The Lynyrd Skynyrd Tribute Tour was a tour that was undertaken to pay tribute to the original band members who died in a plane crash in 1977.  The tour began in the fall of 1987, in honor of the 10-year anniversary of the plane crash.  A number of surviving members reunited for the tour.  Original members Gary Rossington, Billy Powell and Leon Wilkeson were joined by Ed King (original member who had left the band in 1975), Artimus Pyle (drummer at the time of the plane crash), Randall Hall and Johnny Van Zant.

History
Rossington, who had formed the original band with lead singer Ronnie Van Zant was initially reluctant to do the tour.  He was, in the words of his wife Dale Krantz-Rossington, still "very emotional" about the preceding events and about the anniversary of the plane crash.  Eventually, Rossington decided that if the tour was to be done right, and if his fallen colleagues were to be honored properly, that he should be involved.

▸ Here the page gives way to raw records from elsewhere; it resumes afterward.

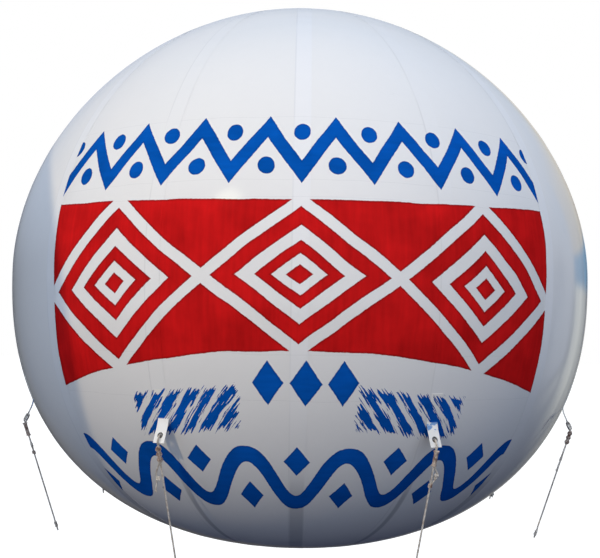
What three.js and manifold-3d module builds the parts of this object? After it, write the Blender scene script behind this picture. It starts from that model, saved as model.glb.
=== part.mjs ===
// Round tether balloon of white PVC film: sixteen gores, seam tapes, two polar patches, a tied
// filling neck, and eight tether tabs with eyelets and ropes.
// Millimetres, +Z up. The origin is the middle of the widest circle, and longitude 0 faces -Y.
import * as THREE from 'three';
import { mergeVertices } from 'three/addons/utils/BufferGeometryUtils.js';
import Module from 'manifold-3d';

// Envelope: the outline's top and base halves are superellipses, and the base is the fuller one
const WIDEST_RADIUS = 1525;
const TOP = { height: 1450, fullness: 1.9 };
const BASE = { height: 1403, fullness: 2.31 };
const WALL = 10;
const GAP = 0.3;
const GORES = 16;
const FACETS_PER_GORE = 4;
const BAND_ROWS = 22;

// Polar patches, which cover the narrow ends of the gores
const PATCH_EDGE_ANGLE = 78.5;
const PATCH_MIDDLE_ANGLE = 84;
const PATCH_THICKNESS = 2.5;
const TOP_TIP_RADIUS = 20;
const BASE_HOLE_RADIUS = 60;

// Seam tapes
const TAPE_WIDTH = 70;
const TAPE_THICKNESS = 2;
const TAPE_END_GAP = 0.5;

// Filling neck, gathered by a tie
const NECK = {
  topRadius: 59.5, topDrop: 4, shoulderRadius: 43.5, shoulderDrop: 13, waistRadius: 21, waistDrop: 34,
  flareRadius: 31, flareDrop: 56, endRadius: 33, drop: 66, sides: 24,
};
const TIE = { height: 15, thickness: 7, rounding: 2 };

// Tether tabs: the upper part is welded flat on the seam, the lower part bends out and hangs free
const TABS = 8;
const TAB = {
  width: 50, thickness: 3, weld: 120, rootHeight: -648, bend: 10, bendSteps: 4, standOff: 33, drop: 100,
  lean: 22.5, straightAboveEyelet: 34,
};
const EYELET = { hole: 15, barrel: 18, flange: 25, flangeThickness: 1.4, fromEnd: 32, sides: 8 };

// Tether ropes: a loop through the eyelet, its lashing, the line and a stopper knot
const ROPE = { diameter: 8, sides: 6, inwardSlope: 0.33, endHeight: -1290 };
const LOOP = { clearance: 0.5, steps: 20, mouth: 2, fullest: 14, pastTab: 2, narrowing: 0.73 };
const LASHING = { diameter: 18, length: 72, belowTab: 10, sides: 8 };
const KNOT = {
  diameter: 30, length: 34, neck: 12, neckTaper: 12, face: 20, faceTaper: 8, grip: 4, sides: 8,
};

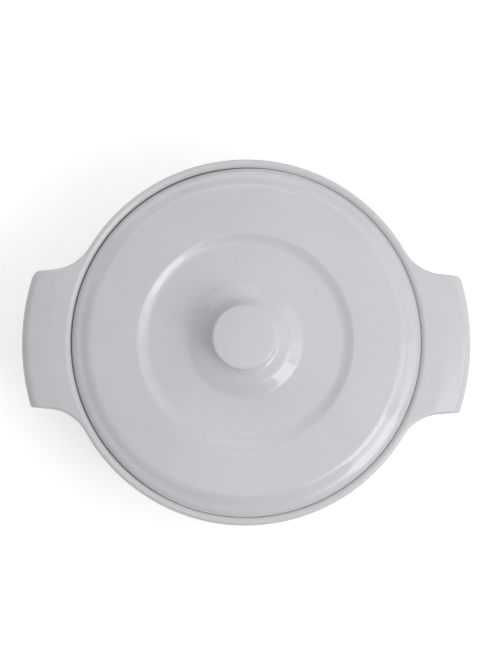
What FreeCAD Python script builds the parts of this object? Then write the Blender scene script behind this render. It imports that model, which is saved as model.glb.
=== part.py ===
"""Round cocotte in glazed ceramic: an oven pot with two lugs, and a lid with a waisted knob.

The pot is one casting. Foot, wall, rim and a brim as wide as the lugs are turned as one profile. The brim is
then trimmed to the plan outline, which leaves two lugs that sweep into the rim, and the trimmed edge is
softened all the way round. The lid is one casting too, with an even wall that follows its top, and it lies
in the seat inside the rim.

Millimetres. +Z is up, +X runs through the lugs, and the origin is the centre of the foot's underside.
"""

import FreeCAD
import Part

import math
import os

from FreeCAD import Vector

# Rim and seat of the lid
rim_radius = 110.0          # outside of the rim, between the lugs
rim_height = 80.0           # top of the rim above the table
rim_width = 5.0             # from the outside of the rim to its wall beside the lid
rim_inner_round = 3.0       # inner edge of the rim
seat_depth = 5.2            # seat below the top of the rim
seat_width = 5.2            # ledge that carries the lid
seat_round = 1.0            # inside corner between ledge and rim

# Wall, floor and foot ring
wall = 6.0                  # wall thickness
wall_draft = 5.0            # degrees that the wall leans outwards
floor_thickness = 6.5
throat_round = 2.0          # edge between the ledge and the inside of the wall
bowl_round = 20.0           # inside, from wall to floor
foot_radius = 75.0          # outside of the foot ring
foot_width = 5.0
foot_height = 2.0
foot_round = 0.8

# Lugs
lug_reach = 25.0            # how far a lug stands out from the rim
lug_half_width = 41.0       # half of a lug's width at its tip
lug_side_angle = 5.0        # degrees that a lug opens towards the pot on each side
lug_sweep = 27.0            # hollow sweep from the side of a lug to the rim, in plan
lug_root_thickness = 13.0   # at the rim
lug_tip_thickness = 9.2     # at the tip, before its edges are rounded
lug_crown = 8.5             # from the rim to the middle of the arc in which the top turns down
lug_fall = 10.8             # degrees that the top slopes down beyond the arc
lug_fall_round = 105.0      # that arc
lug_tip_round = 6.3         # upper edge of the tip
lug_tip_under_round = 3.4   # lower edge of the tip
lug_root_round = 8.0        # hollow between the underside and the wall
edge_round = 1.8            # trimmed edge of rim and lugs

# Lid
lid_clearance = 0.5         # play between lid and rim, all round
lid_wall = 5.0
flange_side = 2.7           # height of the flange's upright side
flange_bevel = 2.6          # width of the bevel above it
flange_edge = 5.2           # thickness of the flange at the head of the bevel
flange_width = 5.8          # from the side to the shoulder
flange_rise = 0.8           # of the flange's top, from the bevel to the shoulder
flange_side_round = 2.2     # between side and bevel
flange_bevel_round = 6.0    # between bevel and top
flange_under_round = 1.0    # lower edge of the flange
shoulder_width = 5.0        # sloping part, in plan
shoulder_rise = 2.9
shoulder_round = 9.0        # both ends of the slope
crown_radius = 80.0         # middle of the arc in which the crown levels out
crown_outer_rise = 0.8      # from the shoulder to there
crown_inner_rise = 0.2      # from there to the step
crown_round = 450.0
step_radius = 64.5          # where the crown turns down to the sunk centre
step_width = 5.2
step_drop = 2.2
step_round = 4.0            # upper edge of the step
step_foot_round = 8.0       # where it meets the sunk centre
centre_rise = 0.4           # from the step to the knob

# Knob
knob_foot_radius = 34.2     # where the raised foot lands on the lid
knob_foot_round = 6.0
knob_foot_slope = 22.5      # degrees of slope round the raised foot
knob_foot_width = 7.2       # that slope, in plan
knob_crest_round = 13.0     # where the slope eases into the top of the foot
knob_crest_slope = 9.0      # degrees that the foot still rises towards the neck
knob_neck_round = 4.5       # between the foot and the neck
knob_lean = 9.0             # degrees that the neck leans outwards to the top
knob_top_radius = 19.6
knob_height = 25.0          # above the lid
knob_edge_round = 1.8
knob_dome = 0.5             # rise of the top towards its middle
knob_dome_round = 250.0
knob_hollow_round = 8.0     # closed end of the hollow inside the knob
knob_cap = 7.5              # clay above the hollow

seat_height = rim_height - seat_depth
seat_radius = rim_radius - rim_width
throat_radius = seat_radius - seat_width
tip_radius = rim_radius + lug_reach


def corner(radius, height, rounding=0.0):
    """Corner of a turned profile, and the rounding that softens it."""
    return Vector(radius, 0, height), rounding


def below(along):
    """Direction square to one in the profile's plane: underneath, for a line that runs towards the axis."""
    return Vector(-along.z, 0, along.x)


def meeting(a, along_a, b, along_b):
    """Point where the line through a meets the line through b."""
    return a + along_a * ((b - a).cross(along_b).y / along_a.cross(along_b).y)


def parallel(corners, distance):
    """Corners of the line that runs at an even distance below an open line, with roundings that match."""
    points = [point for point, rounding in corners]
    ways = [(b - a).normalize() for a, b in zip(points, points[1:])]
    moved = []
    for (point, rounding), before, after in zip(corners[1:-1], ways, ways[1:]):
        place = meeting(point + below(before) * distance, before, point + below(after) * distance, after)
        turns_down = before.dot(below(after)) < 0
        moved.append((place, max(rounding - distance, 0.0) if turns_down else rounding + distance))
    first = (points[0] + below(ways[0]) * distance, 0.0)
    last = (points[-1] + below(ways[-1]) * distance, 0.0)
    return [first] + moved + [last]


def rounded(corners):
    """Closed wire through the corners, each with its rounding, which the runs beside it may limit."""
    count = len(corners)
    points = [point for point, rounding in corners]
    ahead = [points[(i + 1) % count] - points[i] for i in range(count)]
    halves = [(-ahead[i - 1]).getAngle(ahead[i]) / 2 for i in range(count)]
    reach = [rounding / math.tan(half) for (point, rounding), half in zip(corners, halves)]
    share = [1.0] * count
    for i in range(count):
        both = reach[i] + reach[(i + 1) % count]
        if both > ahead[i].Length:
            share[i] = min(share[i], ahead[i].Length / both)
            share[(i + 1) % count] = min(share[(i + 1) % count], ahead[i].Length / both)
    edges = []
    ends = []
    for i in range(count):
        run = reach[i] * share[i]
        into = (-ahead[i - 1]).normalize()
        away = Vector(ahead[i]).normalize()
        start = points[i] + into * run
        end = points[i] + away * run
        if run > 0:
            radius = run * math.tan(halves[i])
            middle = points[i] + (into + away).normalize() * (radius / math.sin(halves[i]) - radius)
            edges.append((i, Part.Arc(start, middle, end).toShape()))
        ends.append((start, end))
    outline = []
    for i in range(count):
        outline += [edge for place, edge in edges if place == i]
        following = ends[(i + 1) % count][0]
        if (following - ends[i][1]).Length > 1e-6:
            outline.append(Part.LineSegment(ends[i][1], following).toShape())
    return Part.Wire(outline)


def turned(corners):
    """Solid turned about Z from a closed profile."""
    return Part.Face(rounded(corners)).revolve(Vector(0, 0, 0), Vector(0, 0, 1), 360)


def pot_blank():
    """The pot before trimming, with a full round brim that is as wide as the lugs."""
    lean = Vector(math.tan(math.radians(wall_draft)), 0, 1)
    floor_height = foot_height + floor_thickness
    inside_foot = Vector(throat_radius, 0, seat_height) - lean * (seat_height - floor_height)
    wall_out = Vector(wall / math.cos(math.radians(wall_draft)), 0, 0)
    outside_foot = inside_foot + wall_out - lean * floor_thickness
    fall_start = rim_radius + lug_crown
    tip_top = rim_height - (tip_radius - fall_start) * math.tan(math.radians(lug_fall))
    tip_under = Vector(tip_radius, 0, tip_top - lug_tip_thickness)
    root_under = Vector(rim_radius, 0, rim_height - lug_root_thickness)
    wall_top = meeting(outside_foot, lean, root_under, tip_under - root_under)
    return turned([
        corner(0, foot_height),
        corner(foot_radius - foot_width, foot_height, foot_round),
        corner(foot_radius - foot_width, 0, foot_round),
        corner(foot_radius, 0, foot_round),
        corner(foot_radius, foot_height, foot_round),
        (outside_foot, bowl_round + wall),
        (wall_top, lug_root_round),
        (tip_under, lug_tip_under_round),
        corner(tip_radius, tip_top, lug_tip_round),
        corner(fall_start, rim_height, lug_fall_round),
        corner(seat_radius, rim_height, rim_inner_round),
        corner(seat_radius, seat_height, seat_round),
        corner(throat_radius, seat_height, throat_round),
        (inside_foot, bowl_round),
        corner(0, floor_height),
    ])


def plan_outline():
    """Plan of rim and lugs: round rim, hollow sweeps, and lug sides that run on past the round tip."""
    slant = math.radians(lug_side_angle)
    inwards = Vector(-math.cos(slant), math.sin(slant), 0)
    outside = Vector(math.sin(slant), math.cos(slant), 0)
    tip = Vector(math.sqrt(tip_radius**2 - lug_half_width**2), lug_half_width, 0)
    # the sweep's centre is one sweep radius from the lug's side and from the rim
    beside = tip + outside * lug_sweep
    half = beside.dot(inwards)
    run = -half - math.sqrt(half**2 - beside.dot(beside) + (rim_radius + lug_sweep)**2)
    centre = beside + inwards * run
    on_side = centre - outside * lug_sweep
    on_rim = centre * (rim_radius / centre.Length)
    between = centre + (on_side + on_rim - centre * 2).normalize() * lug_sweep
    past = tip - inwards * lug_reach
    edges = []
    for x in (1, -1):
        for y in (1, -1):
            far, side, middle, rim = [Vector(p.x * x, p.y * y, 0) for p in (past, on_side, between, on_rim)]
            edges.append(Part.LineSegment(far, side).toShape())
            edges.append(Part.Arc(side, middle, rim).toShape())
        end = past.x * x
        edges.append(Part.LineSegment(Vector(end, past.y, 0), Vector(end, -past.y, 0)).toShape())
    for y in (1, -1):
        right = Vector(on_rim.x, on_rim.y * y, 0)
        left = Vector(-on_rim.x, on_rim.y * y, 0)
        edges.append(Part.Arc(right, Vector(0, rim_radius * y, 0), left).toShape())
    return Part.Face(Part.Wire(Part.__sortEdges__(edges)))


def sharp_edges(solid):
    """Edges where two faces meet at a real angle, and not in a smooth joint."""
    found = []
    for edge in solid.Edges:
        middle = edge.valueAt((edge.FirstParameter + edge.LastParameter) / 2)
        normals = []
        for face in solid.ancestorsOfType(edge, Part.Face):
            normals.append(face.normalAt(*face.Surface.parameter(middle)))
        if len(normals) == 2 and normals[0].getAngle(normals[1]) > math.radians(2):
            found.append(edge)
    return found


def make_pot():
    """Pot with its two lugs."""
    outline = plan_outline()
    outline.translate(Vector(0, 0, -foot_height))
    trimmed = pot_blank().common(outline.extrude(Vector(0, 0, rim_height + 2 * foot_height)))
    pot = trimmed.Solids[0]
    return pot.makeFillet(edge_round, sharp_edges(pot)).Solids[0]


def make_lid():
    """Lid with its knob, resting in the seat."""
    radius = seat_radius - lid_clearance
    bevel_in = radius - flange_bevel
    slope_out = radius - flange_width
    slope_in = slope_out - shoulder_width
    bevel_top = seat_height + flange_edge
    crown_out = bevel_top + flange_rise + shoulder_rise
    crown_in = crown_out + crown_outer_rise + crown_inner_rise
    centre = crown_in - step_drop
    foot = centre + centre_rise
    crest = Vector(knob_foot_radius - knob_foot_width, 0, foot)
    crest.z += knob_foot_width * math.tan(math.radians(knob_foot_slope))
    easing = Vector(-math.cos(math.radians(knob_crest_slope)), 0, math.sin(math.radians(knob_crest_slope)))
    lean = Vector(math.sin(math.radians(knob_lean)), 0, math.cos(math.radians(knob_lean)))
    knob_top = Vector(knob_top_radius, 0, foot + knob_height)
    top = [
        corner(bevel_in, bevel_top, flange_bevel_round),
        corner(slope_out, bevel_top + flange_rise, shoulder_round),
        corner(slope_in, crown_out, shoulder_round),
        corner(crown_radius, crown_out + crown_outer_rise, crown_round),
        corner(step_radius, crown_in, step_round),
        corner(step_radius - step_width, centre, step_foot_round),
        corner(knob_foot_radius, foot, knob_foot_round),
        (crest, knob_crest_round),
        (meeting(crest, easing, knob_top, lean), knob_neck_round),
        (knob_top, knob_edge_round),
    ]
    dome = [
        corner(knob_top_radius / 2, knob_top.z + knob_dome, knob_dome_round),
        corner(0, knob_top.z + knob_dome),
    ]
    # the underside keeps an even wall, from the flange to the hollow inside the knob
    under = parallel(top, lid_wall)
    slope_foot, slope_head = under[1][0], under[2][0]
    level = Vector(1, 0, 0)
    hollow_top = Vector(0, 0, knob_top.z - knob_cap)
    hollow = [
        (hollow_top, 0.0),
        (meeting(under[-1][0], lean, hollow_top, level), knob_hollow_round),
    ]
    flange_under = meeting(slope_foot, slope_head - slope_foot, Vector(0, 0, seat_height), level)
    flange = [
        (flange_under, shoulder_round + lid_wall),
        corner(radius, seat_height, flange_under_round),
        corner(radius, seat_height + flange_side, flange_side_round),
    ]
    return turned(top + dome + hollow + under[-2:1:-1] + flange)


if __name__ == "__main__":
    os.makedirs("parts", exist_ok=True)
    make_pot().exportStep("parts/pot.step")
    make_lid().exportStep("parts/lid.step")
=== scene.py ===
"""Looks of the round cocotte: pale glossy glaze on a cast pot with two lugs and on its lid.

Both pieces are numpy surfaces. The lid is one profile turned about Z. The pot is a stack of closed rings that
starts in the middle of the bowl's floor, runs up the inside, over the rim and the lugs and down the outside,
and ends under the foot. Metres, in the frame of the solids: +Z up, +X through the lugs.
"""

import math

import bpy
import mathutils
import numpy as np
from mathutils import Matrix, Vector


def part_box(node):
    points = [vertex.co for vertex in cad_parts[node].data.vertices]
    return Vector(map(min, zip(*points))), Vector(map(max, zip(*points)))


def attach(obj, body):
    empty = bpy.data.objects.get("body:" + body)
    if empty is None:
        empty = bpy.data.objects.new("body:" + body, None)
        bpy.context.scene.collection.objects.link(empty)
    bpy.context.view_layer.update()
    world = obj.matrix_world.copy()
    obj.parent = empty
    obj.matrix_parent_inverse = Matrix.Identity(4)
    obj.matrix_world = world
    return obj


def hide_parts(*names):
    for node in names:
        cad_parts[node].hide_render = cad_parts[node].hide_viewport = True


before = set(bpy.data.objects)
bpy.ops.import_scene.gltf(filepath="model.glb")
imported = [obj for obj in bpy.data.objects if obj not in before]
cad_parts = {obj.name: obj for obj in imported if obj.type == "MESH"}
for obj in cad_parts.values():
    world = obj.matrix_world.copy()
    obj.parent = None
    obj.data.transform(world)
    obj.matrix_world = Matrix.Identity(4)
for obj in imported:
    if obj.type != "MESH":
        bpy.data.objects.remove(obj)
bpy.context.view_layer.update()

MM = 0.001
_, pot_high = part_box("pot")
lid_low, lid_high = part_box("lid")

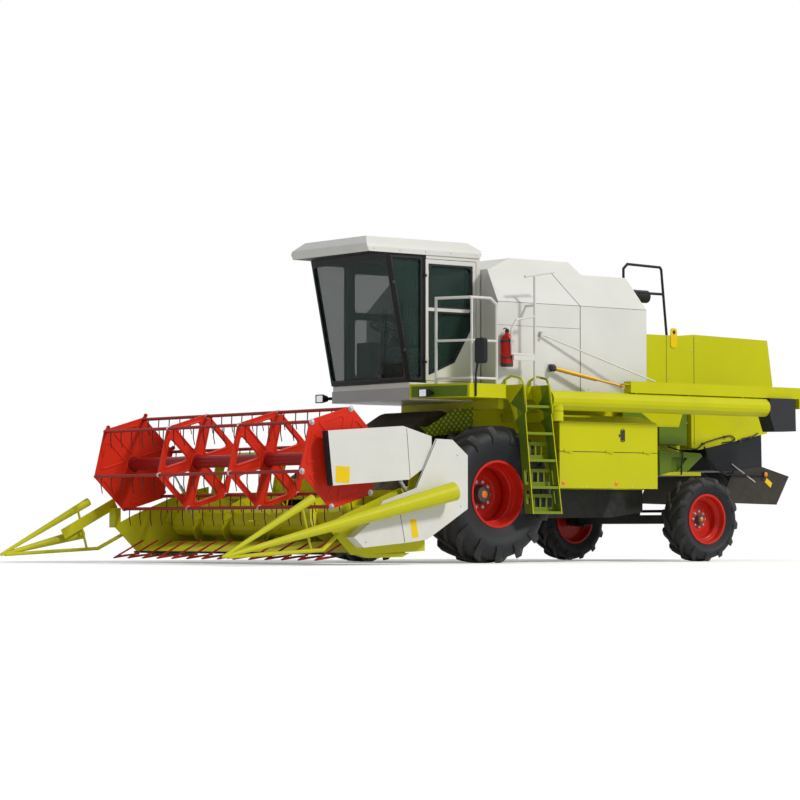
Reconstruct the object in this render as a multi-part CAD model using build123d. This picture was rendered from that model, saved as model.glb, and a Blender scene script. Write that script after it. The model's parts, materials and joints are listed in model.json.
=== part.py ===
from build123d import *
import os
from math import acos, atan2, cos, degrees, hypot, pi, radians, sin

# Combine harvester with its grain header, standing as parked. Millimetres.
# +X is forward, +Y the machine's left and +Z up. Sizes are first worked out from the point on the
# ground under the front axle; every piece is then moved so that the origin lies on the ground under
# the middle of the machine's length.

os.makedirs("parts", exist_ok=True)

# Running gear
FRONT_TYRE_R = 790.0
FRONT_TYRE_W = 590.0
FRONT_RIM_R = 366.0
FRONT_TRACK_Y = 1150.0
FRONT_LUGS = 15
FRONT_LUG_H = 42.0
FRONT_DISH = 350.0
REAR_TYRE_R = 512.0
REAR_TYRE_W = 340.0
REAR_RIM_R = 284.0
REAR_TRACK_Y = 1215.0
REAR_LUGS = 13
REAR_LUG_H = 30.0
REAR_DISH = 170.0
WHEELBASE = 3329.0
KINGPIN_Y = 905.0
RIM_WALL = 12.0
WHEEL_SIDES = 24
LUG_SHARE = 0.26
LUG_SLANT = 0.55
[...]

Original guitarist and founding member, Allen Collins, was unable to play as a result of being paralyzed in a car crash in 1986.  Collins served as musical director for the tour, picking setlists and making cameo appearances onstage.  He chose former bandmate Randall Hall (who had played with Collins in the Allen Collins Band) to take his spot.

Ronnie Van Zant's youngest brother, Johnny, was chosen to assume the role of lead vocalist.  Other candidates were considered, including Paul Rodgers (of Free and Bad Company fame).  Ronnie had been a huge Paul Rodgers fan and even owned a boat named "Bad Company" at one point.  Ultimately though, it was Johnny who was deemed to be the best replacement for his brother.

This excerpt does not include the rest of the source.